> **Working data**:
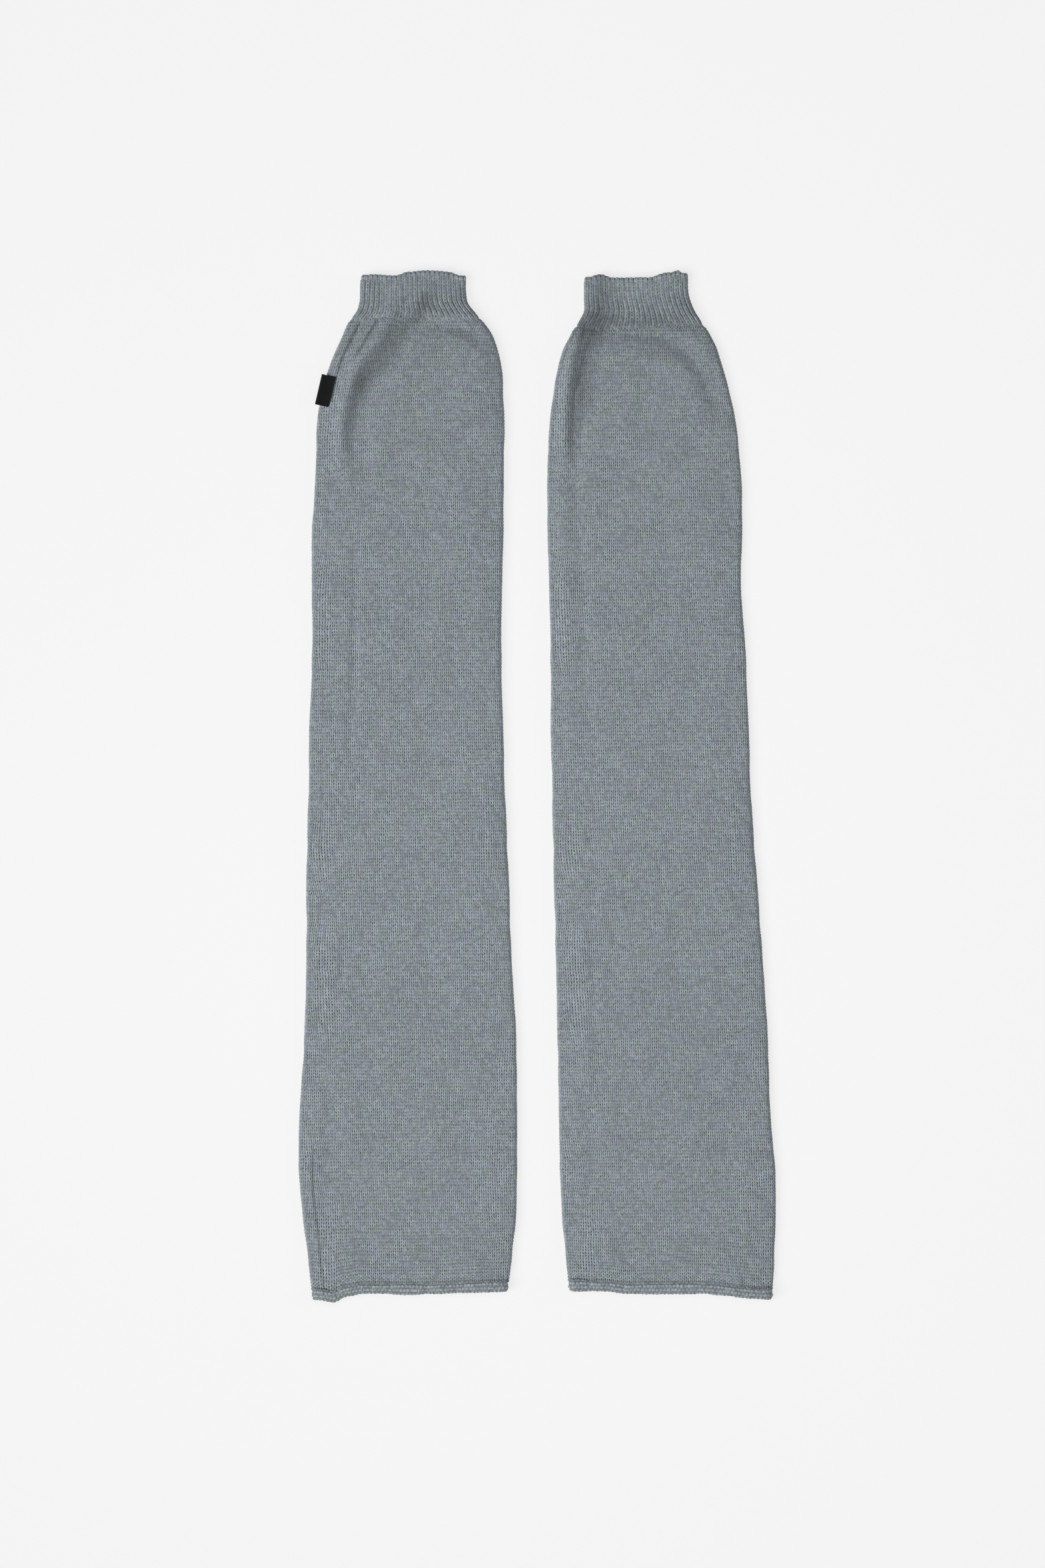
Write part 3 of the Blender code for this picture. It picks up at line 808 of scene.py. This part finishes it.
def rib_relief(beside, rows, strength):
    """Height of the ribs, each two columns of slanting strands with a line of holes between them."""
    ridge = np.cos(np.pi * beside) ** RIB_ROUNDNESS
    stitch = 0.5 * strand_crest(rows.strand, rows.near_rim) + 0.5 * np.sin(2 * np.pi * beside)
    return (ridge - RIB_MIDDLE_HEIGHT) * RIB_HEIGHT * strength - RIB_STITCH_DEPTH * (1 - stitch)


def ribbed_surface(warmer, tube, cloth, rows, columns):
    """The points of a cuff's surface, and the painted shade on each of them: in the grooves between the
    ribs, near their foot and in the creases.
    """
    emerged = smooth_step(cloth.above_foot / RIBS_EMERGE_OVER)
    grown = smooth_step(cloth.above_foot / RIBS_GROW_OVER)
    strength = rib_strength(warmer, cloth.centre[..., 0], cloth.centre[..., 1])
    strength = strength * (1 - RIM_FLATTENS_RIBS * rows.near_rim)
    strength = strength * (RIBS_AT_FOOT + (1 - RIBS_AT_FOOT) * grown)
    height = rib_relief(columns.beside, rows, strength) + rows.near_rim * columns.lump
    above_floor = np.clip(1 + RIB_FADE_TO_FLOOR * cloth.outward[..., 2], 0, 1)
    inside = smooth_step(rows.depth / CUFF_WALL * RIBS_END_STEEPNESS - RIBS_END_LATE)
    shown = columns.ribbed * above_floor * (1 - inside)
    reach = tube.radius - rows.depth + height * shown - CUFF_SUNK * (1 - emerged)
    reach = reach - (CUFF_WALL - LEG_WALL) * (1 - grown)
    # Painted shade in the grooves between the ribs
    from_groove = (0.5 - columns.beside) * COLUMNS_PER_RIB * RIB_GROOVE_SHARPNESS
    dark = np.clip(1 - from_groove, 0, 1) * strength * shown * emerged
    dark = np.maximum(dark, SHADE_BELOW_RIBS * (1 - smooth_step(cloth.above_foot / SHADE_BELOW_RIBS_REACH)))
    dark = np.maximum(dark, crease_shade(warmer, cloth.centre))
    return cloth.centre + cloth.outward * reach[..., None], dark


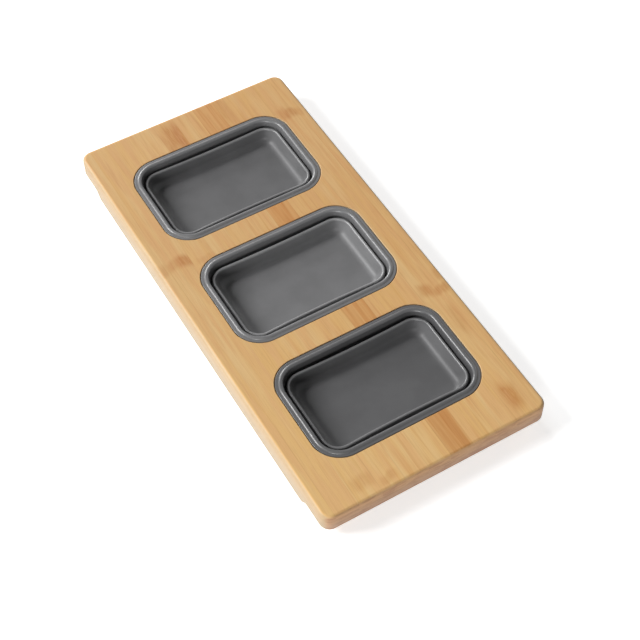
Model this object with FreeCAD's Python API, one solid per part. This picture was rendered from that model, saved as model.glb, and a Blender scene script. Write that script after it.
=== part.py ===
import FreeCAD, Part
import math
import os

# Bamboo board that lies over a sink and carries three collapsible trays in windows.
# X runs across the board, Y along it, Z up. The origin is the middle of the underside.
# Every length is in millimetres.

# Board: three plies glued face to face, routed thinner under both short ends
board_length = 432.0
board_width = 204.7
top_ply = 8.5
core_ply = 9.0
bottom_ply = 8.7
plan_corner_radius = 9.0
top_roundover = 3.0
bottom_roundover = 2.5
strip_count = 11
edge_strip_width = 9.2

# Ledges: the rebates under the short ends that sit on the rim of a sink
ledge_length = 30.0
ledge_depth = 6.7
ledge_ramp = 6.0
ledge_blend = 3.0

# Windows and the seats sunk round them for the tray rims
tray_count = 3
tray_pitch = 126.0
seat_length = 154.1
seat_width = 102.3
seat_corner_radius = 25.5
seat_depth = 1.8
seat_ledge = 4.05
seat_edge_radius = 0.5
window_edge_radius = 0.8

# Tray rim: flat flange, rounded bead and a short skirt that locates it in the window
flange_clearance = 0.6
flange_thickness = 1.5
flange_edge_radius = 0.5
bead_inset = 5.1
bead_radius = 2.2
bead_rise = 0.8
skirt_clearance = 0.55
skirt_thickness = 1.4
skirt_taper = 2.2
skirt_depth = 7.0

# Folding wall: a soft U between the skirt and the lip of the tub
fold_thickness = 1.1
fold_setback = 0.1
fold_groove = 2.2
fold_blend = 1.6

# Tub: rounded lip, drafted wall and flat floor
tray_depth = 18.8
lip_drop = 4.0
lip_radius = 1.4
lip_skirt = 0.3
tub_wall_gap = 0.1
side_draft_run = 2.2
end_draft_run = 4.2
tub_fillet = 6.0
floor_thickness = 1.8
end_reach = 0.6
side_setback = 0.4
side_bow = 1.0

# Places that follow from the sizes above
board_top = top_ply + core_ply + bottom_ply
seat_z = board_top - seat_depth
flange_top = seat_z + flange_thickness
skirt_bottom = board_top - skirt_depth
tray_bottom = board_top - tray_depth
floor_z = tray_bottom + floor_thickness
lip_top = board_top - lip_drop
lip_underside = lip_top - lip_radius - lip_skirt
skirt_outer = seat_ledge + skirt_clearance
skirt_foot_outer = skirt_outer + skirt_taper
skirt_foot_inner = skirt_foot_outer + skirt_thickness
fold_outer = skirt_foot_outer + fold_setback
fold_inner = fold_outer + fold_thickness + fold_groove
lip_outer = fold_inner
lip_inner = lip_outer + 2 * lip_radius
wall_outer = fold_inner + fold_thickness + tub_wall_gap
strip_width = (board_width - 2 * edge_strip_width) / (strip_count - 2)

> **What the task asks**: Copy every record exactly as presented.

> **The completed task**:
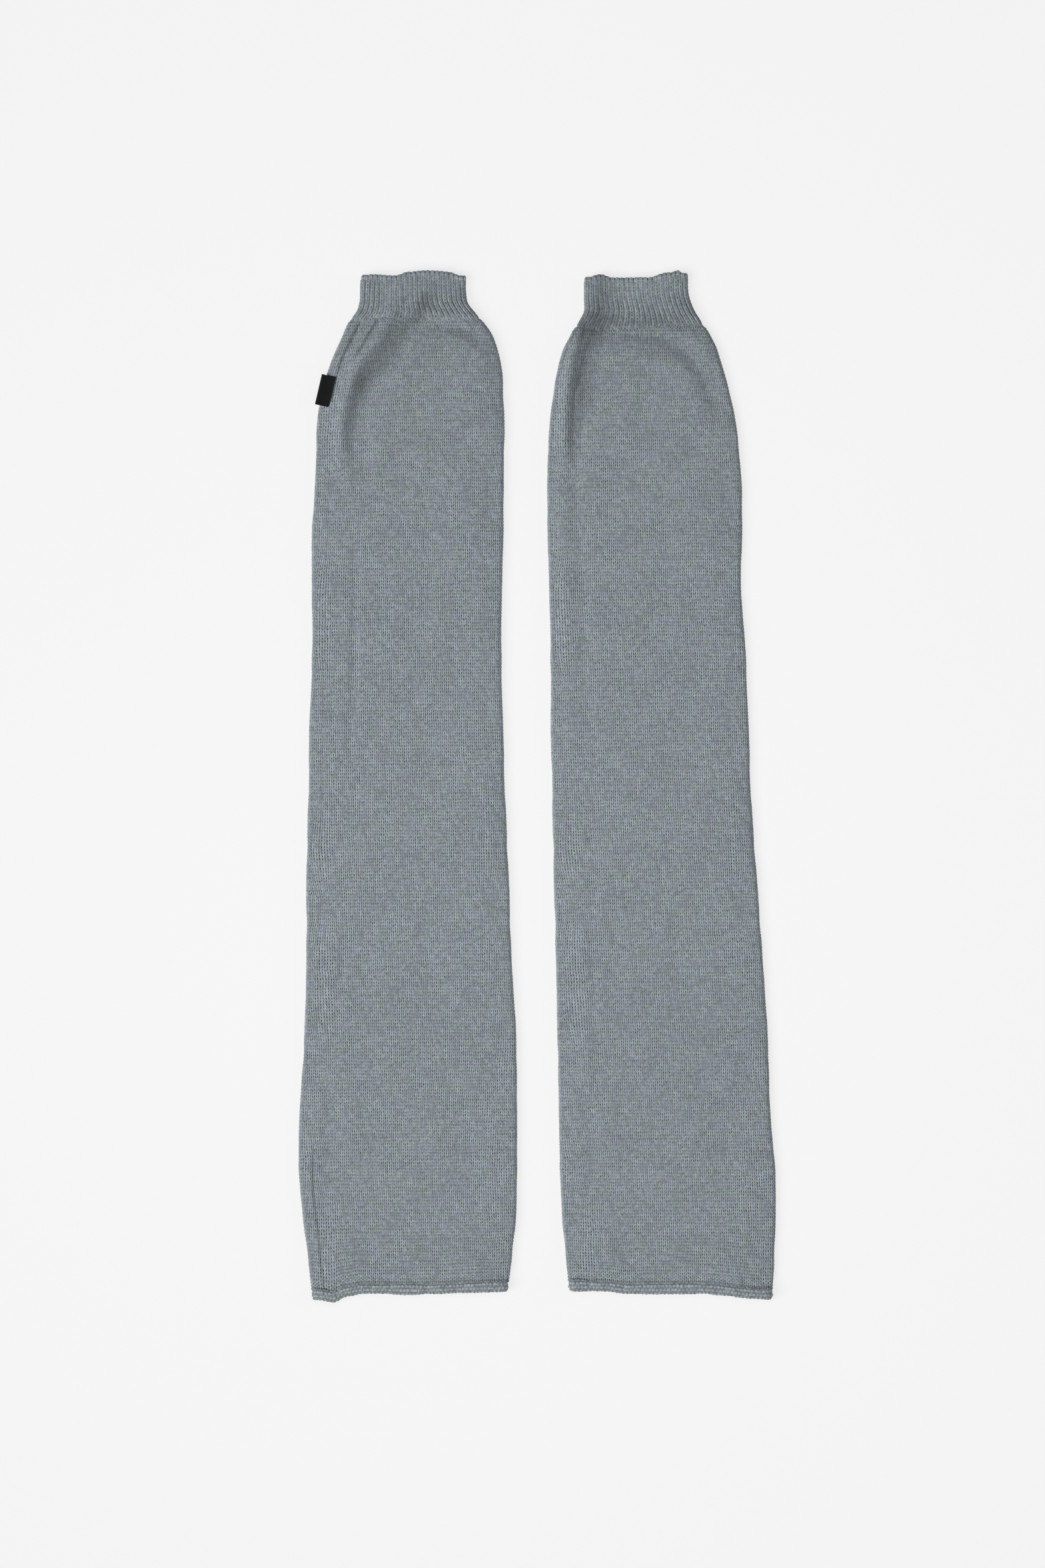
Write part 3 of the Blender code for this picture. It picks up at line 808 of scene.py. This part finishes it.
def rib_relief(beside, rows, strength):
    """Height of the ribs, each two columns of slanting strands with a line of holes between them."""
    ridge = np.cos(np.pi * beside) ** RIB_ROUNDNESS
    stitch = 0.5 * strand_crest(rows.strand, rows.near_rim) + 0.5 * np.sin(2 * np.pi * beside)
    return (ridge - RIB_MIDDLE_HEIGHT) * RIB_HEIGHT * strength - RIB_STITCH_DEPTH * (1 - stitch)


def ribbed_surface(warmer, tube, cloth, rows, columns):
    """The points of a cuff's surface, and the painted shade on each of them: in the grooves between the
    ribs, near their foot and in the creases.
    """
    emerged = smooth_step(cloth.above_foot / RIBS_EMERGE_OVER)
    grown = smooth_step(cloth.above_foot / RIBS_GROW_OVER)
    strength = rib_strength(warmer, cloth.centre[..., 0], cloth.centre[..., 1])
    strength = strength * (1 - RIM_FLATTENS_RIBS * rows.near_rim)
    strength = strength * (RIBS_AT_FOOT + (1 - RIBS_AT_FOOT) * grown)
    height = rib_relief(columns.beside, rows, strength) + rows.near_rim * columns.lump
    above_floor = np.clip(1 + RIB_FADE_TO_FLOOR * cloth.outward[..., 2], 0, 1)
    inside = smooth_step(rows.depth / CUFF_WALL * RIBS_END_STEEPNESS - RIBS_END_LATE)
    shown = columns.ribbed * above_floor * (1 - inside)
    reach = tube.radius - rows.depth + height * shown - CUFF_SUNK * (1 - emerged)
    reach = reach - (CUFF_WALL - LEG_WALL) * (1 - grown)
    # Painted shade in the grooves between the ribs
    from_groove = (0.5 - columns.beside) * COLUMNS_PER_RIB * RIB_GROOVE_SHARPNESS
    dark = np.clip(1 - from_groove, 0, 1) * strength * shown * emerged
    dark = np.maximum(dark, SHADE_BELOW_RIBS * (1 - smooth_step(cloth.above_foot / SHADE_BELOW_RIBS_REACH)))
    dark = np.maximum(dark, crease_shade(warmer, cloth.centre))
    return cloth.centre + cloth.outward * reach[..., None], dark


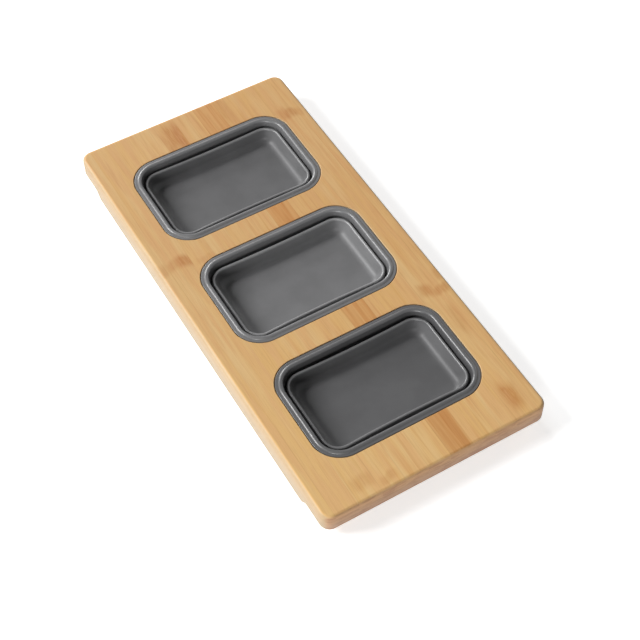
Model this object with FreeCAD's Python API, one solid per part. This picture was rendered from that model, saved as model.glb, and a Blender scene script. Write that script after it.
=== part.py ===
import FreeCAD, Part
import math
import os

# Bamboo board that lies over a sink and carries three collapsible trays in windows.
# X runs across the board, Y along it, Z up. The origin is the middle of the underside.
# Every length is in millimetres.

# Board: three plies glued face to face, routed thinner under both short ends
board_length = 432.0
board_width = 204.7
top_ply = 8.5
core_ply = 9.0
bottom_ply = 8.7
plan_corner_radius = 9.0
top_roundover = 3.0
bottom_roundover = 2.5
strip_count = 11
edge_strip_width = 9.2

# Ledges: the rebates under the short ends that sit on the rim of a sink
ledge_length = 30.0
ledge_depth = 6.7
ledge_ramp = 6.0
ledge_blend = 3.0

# Windows and the seats sunk round them for the tray rims
tray_count = 3
tray_pitch = 126.0
seat_length = 154.1
seat_width = 102.3
seat_corner_radius = 25.5
seat_depth = 1.8
seat_ledge = 4.05
seat_edge_radius = 0.5
window_edge_radius = 0.8

# Tray rim: flat flange, rounded bead and a short skirt that locates it in the window
flange_clearance = 0.6
flange_thickness = 1.5
flange_edge_radius = 0.5
bead_inset = 5.1
bead_radius = 2.2
bead_rise = 0.8
skirt_clearance = 0.55
skirt_thickness = 1.4
skirt_taper = 2.2
skirt_depth = 7.0

# Folding wall: a soft U between the skirt and the lip of the tub
fold_thickness = 1.1
fold_setback = 0.1
fold_groove = 2.2
fold_blend = 1.6

# Tub: rounded lip, drafted wall and flat floor
tray_depth = 18.8
lip_drop = 4.0
lip_radius = 1.4
lip_skirt = 0.3
tub_wall_gap = 0.1
side_draft_run = 2.2
end_draft_run = 4.2
tub_fillet = 6.0
floor_thickness = 1.8
end_reach = 0.6
side_setback = 0.4
side_bow = 1.0

# Places that follow from the sizes above
board_top = top_ply + core_ply + bottom_ply
seat_z = board_top - seat_depth
flange_top = seat_z + flange_thickness
skirt_bottom = board_top - skirt_depth
tray_bottom = board_top - tray_depth
floor_z = tray_bottom + floor_thickness
lip_top = board_top - lip_drop
lip_underside = lip_top - lip_radius - lip_skirt
skirt_outer = seat_ledge + skirt_clearance
skirt_foot_outer = skirt_outer + skirt_taper
skirt_foot_inner = skirt_foot_outer + skirt_thickness
fold_outer = skirt_foot_outer + fold_setback
fold_inner = fold_outer + fold_thickness + fold_groove
lip_outer = fold_inner
lip_inner = lip_outer + 2 * lip_radius
wall_outer = fold_inner + fold_thickness + tub_wall_gap
strip_width = (board_width - 2 * edge_strip_width) / (strip_count - 2)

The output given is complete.